Algunas semanas más tarde, Flowers murió en el hospital, no en el de Kings County, pero él no se enteró de la diferencia. Durante casi un mes, lo mantuvieron bajo dosis masivas de sedantes, hasta que, por simple necesidad fisiológica fue necesario despertarle. En cuanto recuperó el conocimiento se las ingenió para ahorcarse en su propia habitación.

Su funeral constituyó una gran ceremonia de la que se enteró todo el Estado La multitud era enorme y muchos de los asistentes lloraban. El ex consejero municipal fue una de las pocas personas a las que se permitió echar un puñado de tierra sobre el ataúd de bronce. Pero él no derramó una sola lágrima.

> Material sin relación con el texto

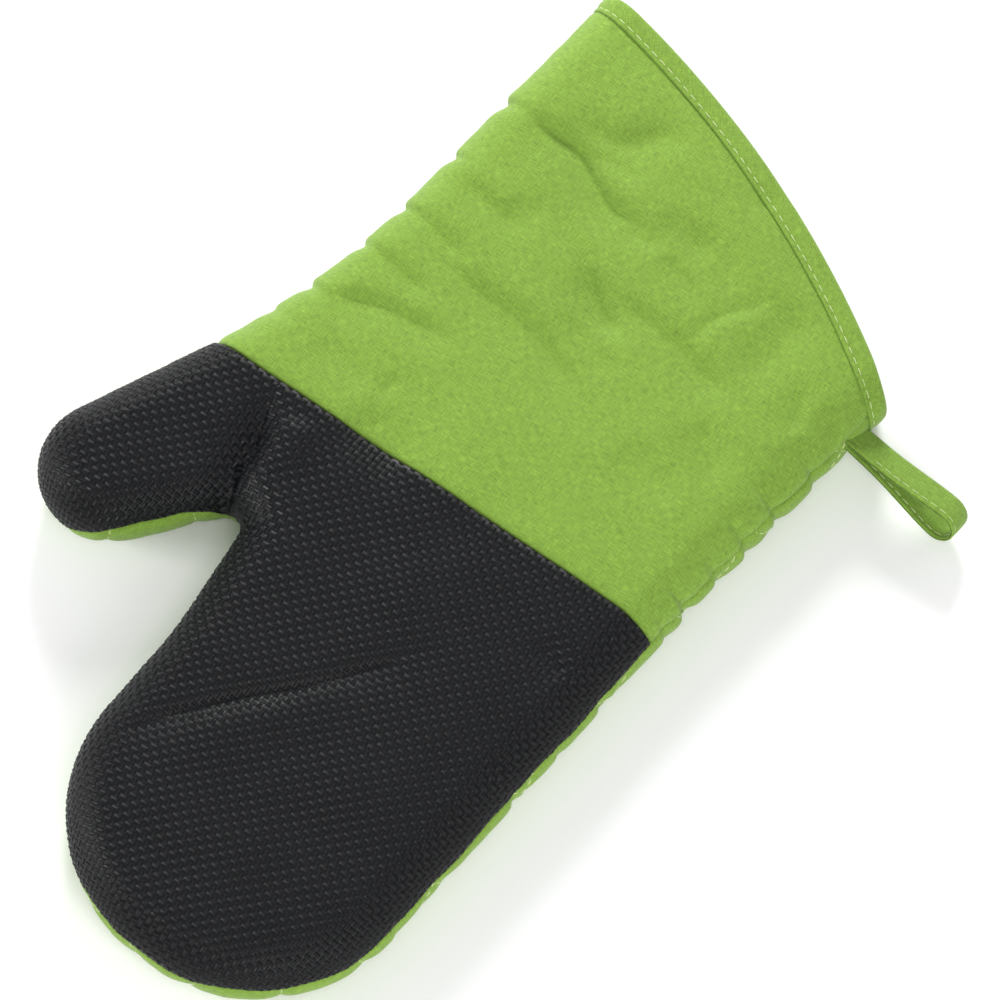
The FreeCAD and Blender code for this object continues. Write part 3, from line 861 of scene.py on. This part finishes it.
GRIP_HEIGHT = 0.36              # rise of the grip's bars
GRIP_GRID = (CELL / 4, 0.52)    # side of the mesh's cells on the flat, and step along the rim
GRIP_TUCK, COTTON_TUCK = 2.2, 2.0       # how deep an edge turns under at a seam
WADDING_AT = {1: 2.6, -1: 3.0}  # depth of the wadding's outer face on the palm side and the back
LINING_AT, LINING_GAP, LINING_END = 5.7, 0.1, 0.9       # depth of the wadding's inner face; the lining beyond it
HEM_STITCH, QUILT_STITCH, LOOP_STITCH = (3.2, 3.9), (2.8, 3.9), (3.1, 3.7)      # length and pitch


def finish_piece(obj, motion, slot, *nodes):
    """Attach a piece to its body or pass it to its motion function, and hide the CAD nodes it stands for; slot is not
    used.
    """
    if callable(motion):
        motion(obj)
    else:
        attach(obj, motion)
    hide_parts(*nodes)


def bend_fingers(obj):
    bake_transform(obj)


def bend_thumb(obj):
    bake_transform(obj)


def grip_relief(uv):
    """Raised bars that change direction from cell to cell like a basket weave."""
    c = uv / CELL
    f = np.abs(c - np.floor(c) - 0.5)
    odd = (np.floor(c[:, 0] + 1e-6) + np.floor(c[:, 1] + 1e-6)) % 2 > 0.5
    across = np.where(odd, f[:, 0], f[:, 1])
    along = np.where(odd, f[:, 1], f[:, 0])
    return np.exp(-(across / 0.21) ** 2) * (1 - 0.5 * (2 * along) ** 8)


def grip_displace(panel):
    edge_gap = np.minimum(seam_distance(panel), rim_seam_distance(panel))
    crease = nearest(panel.plan, resample([edge(S_CREASE)[0], *CREASE_PATH], 0.4))
    quiet = np.clip(np.minimum(edge_gap / 1.2, (crease - 1.0) / 1.5), 0, 1)
    d = GRIP_HEIGHT * grip_relief(panel.uv) * quiet
    d -= roll(edge_gap, 1.1) + 0.25 * np.exp(-(edge_gap / 2.5) ** 2)
    on = panel.rim_s >= 0
    d[on] -= pucker(panel.rim_s[on]) * 0.4 * np.cos(panel.psi[on]) ** 2
    return d


def cotton_displace(panel):
    edge_gap = np.minimum(seam_distance(panel), rim_seam_distance(panel))
    d = -roll(edge_gap, 1.1) - 0.75 * np.exp(-(edge_gap / 2.2) ** 2)
    on = panel.rim_s >= 0
    d[on] -= pucker(panel.rim_s[on]) * np.cos(panel.psi[on])
    d -= 0.35 * np.exp(-((hem_distance(panel.plan) - (HEM_R - 8.0)) / 0.8) ** 2)
    return d


def back_displace(panel):
    gap = rim_seam_distance(panel)
    d = 0.8 * panel.rise + back_swell(panel.uv[:, 0], panel.uv[:, 1]) * (0.45 + 0.55 * panel.rise)
    d -= roll(gap, 0.9) + 0.5 * np.exp(-(gap / 2.5) ** 2)
    on = panel.rim_s >= 0
    d[on] -= pucker(panel.rim_s[on]) * np.clip(np.cos(panel.psi[on]), 0, 1) ** 2
    t = pressed(hem_distance(panel.plan))
    return d * (1 - t) - t


def make_cloths():
    """The visible cloths; the two back panels are kept for the quilting thread."""
    back, back_thumb = whole_hand_panel(-1, 1.1, 0.9), thumb_panel(-1, 1.0, 0.8)
    table = (
        ("grip_hand", palm_hand_panel(*GRIP_GRID), grip_displace, GRIP_TUCK, MAT_GRIP,
         bend_fingers, "grip", "palm_grip", "finger_grip"),
        ("grip_thumb", thumb_panel(1, *GRIP_GRID), grip_displace, GRIP_TUCK, MAT_GRIP,
         bend_thumb, "grip", "thumb_grip"),
        ("cuff_cover", cuff_panel(0.9, 0.8), cotton_displace, COTTON_TUCK, MAT_COTTON,
         "hand", "cotton", "cuff_palm_cover"),
        ("back_hand", back, back_displace, COTTON_TUCK, MAT_BACK,
         bend_fingers, "cotton", "back_cover", "finger_back_cover"),
        ("back_thumb", back_thumb, back_displace, COTTON_TUCK, MAT_BACK,
         bend_thumb, "cotton", "thumb_back_cover"),
    )
    for name, panel, displace, tuck, material, *last_steps in table:
        obj = sheet_mesh(name, panel, displace(panel), tuck, material)
        finish_piece(obj, *last_steps)
    return back, back_thumb


BACK, BACK_T = make_cloths()


def wall_taper(panel, depth):
    """Inner layers thin out towards the hem, where the stitching presses them together."""
    t = np.clip((hem_distance(panel.plan) - (HEM_R - 22)) / 18, 0, 1)
    return depth * (1 - 0.38 * ease(t))


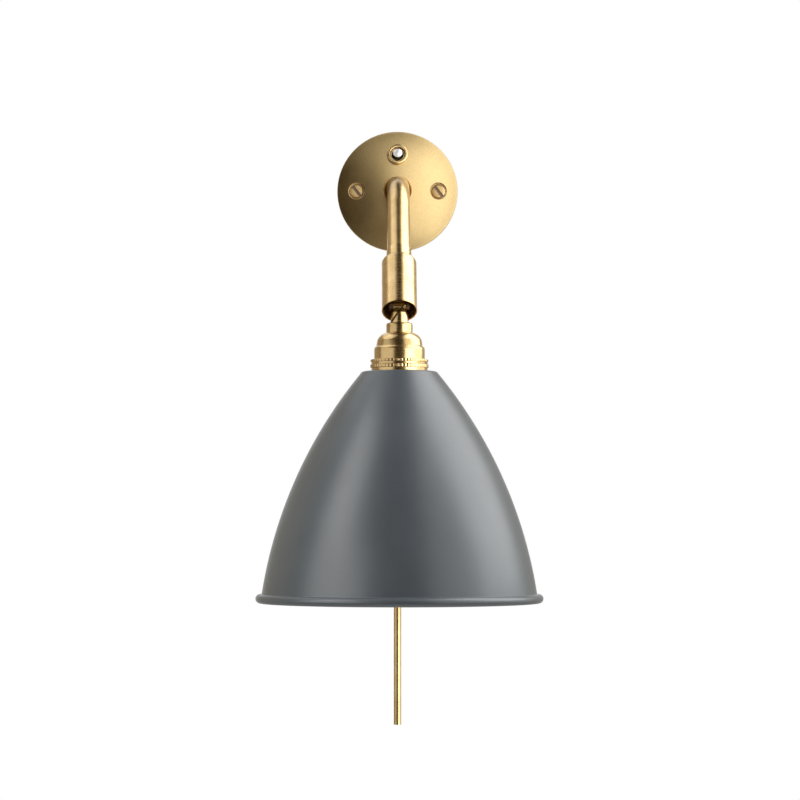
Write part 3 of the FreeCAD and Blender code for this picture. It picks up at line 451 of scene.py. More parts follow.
@dataclass(frozen=True)
class DrawnMetal(MarkedMetal):
    """Tube drawn and brushed along its length: fine long streaks.

    Attributes:
        streak: Width and length of the streaks in millimetres.
    """

    streak: tuple[float, float] = (0.35, 14.0)

    def marks(self, pattern: Pattern, point: bpy.types.NodeSocket) -> tuple[bpy.types.NodeSocket, float]:
        """Return streaks along the seat's axis."""
        return pattern.streaks(point, *self.streak), 0.5


@dataclass(frozen=True)
class BlastedMetal:
    """Metal blasted with glass bead: an even, fine pitted satin without direction.

    Attributes:
        name: What the material is.
        light: Hex colour of the raised grain.
        dull: Hex colour of the pits.
        rough: Lowest and highest roughness.
        grit: Size of the pits in millimetres.
        lacquer: Weight of the clear lacquer.
    """

    name: str
    light: str
    dull: str
    rough: tuple[float, float]
    grit: float = 0.3
    lacquer: float = 1.0

    def made(self, seat: Seat) -> bpy.types.Material:
        """Return the finish for pieces on a seat."""
        material, tree, shader = started(self.name)
        pattern = Pattern(tree, seat)
        point = pattern.point()
        pits = pattern.grain(point, self.grit, 2.0)
        cloud = pattern.grain(point, 12.0)
        shader.inputs["Metallic"].default_value = 1.0
        lacquered(shader, self.lacquer, self.rough[0])
        link(tree, shader,
             Base_Color=ramp(tree, pits, [(0.32, self.dull), (0.6, self.light)]),
             Roughness=pattern.spread(cloud, *self.rough),
             Normal=pattern.bump(pits, 0.03, 0.5))
        return material


@dataclass(frozen=True)
class Paint:
    """Sprayed lacquer or moulded surface: slight orange peel over an even colour.

    Attributes:
        name: What the material is.
        light: Hex colour of its lighter clouds.
        deep: Hex colour of its darker clouds.
        rough: Lowest and highest roughness.
        peel: Size of the peel's cells in millimetres.
        relief: Depth of the peel in millimetres.
        metallic: How far it reflects like metal, for flake in the lacquer.
        ior: Index of refraction of the surface.
    """

    name: str
    light: str
    deep: str
    rough: tuple[float, float]
    peel: float = 1.2
    relief: float = 0.012
    metallic: float = 0.0
    ior: float = 1.5

    def made(self, seat: Seat) -> bpy.types.Material:
        """Return the finish for pieces on a seat."""
        material, tree, shader = started(self.name)
        pattern = Pattern(tree, seat)
        point = pattern.point()
        cells = pattern.grain(point, self.peel, 2.0)
        cloud = pattern.grain(point, 25.0)
        shader.inputs["Metallic"].default_value = self.metallic
        shader.inputs["IOR"].default_value = self.ior
        link(tree, shader,
             Base_Color=ramp(tree, cloud, [(0.35, self.deep), (0.65, self.light)]),
             Roughness=pattern.spread(cells, *self.rough),
             Normal=pattern.bump(cells, self.relief, 0.35))
        return material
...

Nadie se figuró nunca lo que pudo haber sido aquel instrumento destruido, y Wilmot no se lo dijo a nadie. Pensó que había inventos e inventos, y que aquello de leer los pensamientos era una tarea para hombres blancos. Si es que los blancos podían resistirlo. Puede que en el mundo de Myrion Flowers crecieran con vigor muchas semillas, pero algunos de los frutos madurarían hasta convertirse en veneno.

No cabe la menor duda de que la máquina podría haber destrozado cualquier mente, siendo capaz, como era, de hacer escuchar todos los pensamientos que tuvieran relación con uno. Era un invento enloquecedor y que producía vértigos, y el hombre que se pusiera el casco habría quedado herido en cualquier mundo, pero sólo en el mundo de Myrion Flowers hubiera sido capaz de poner al descubierto tanto odio. Tanto, que le llevó hasta la muerte.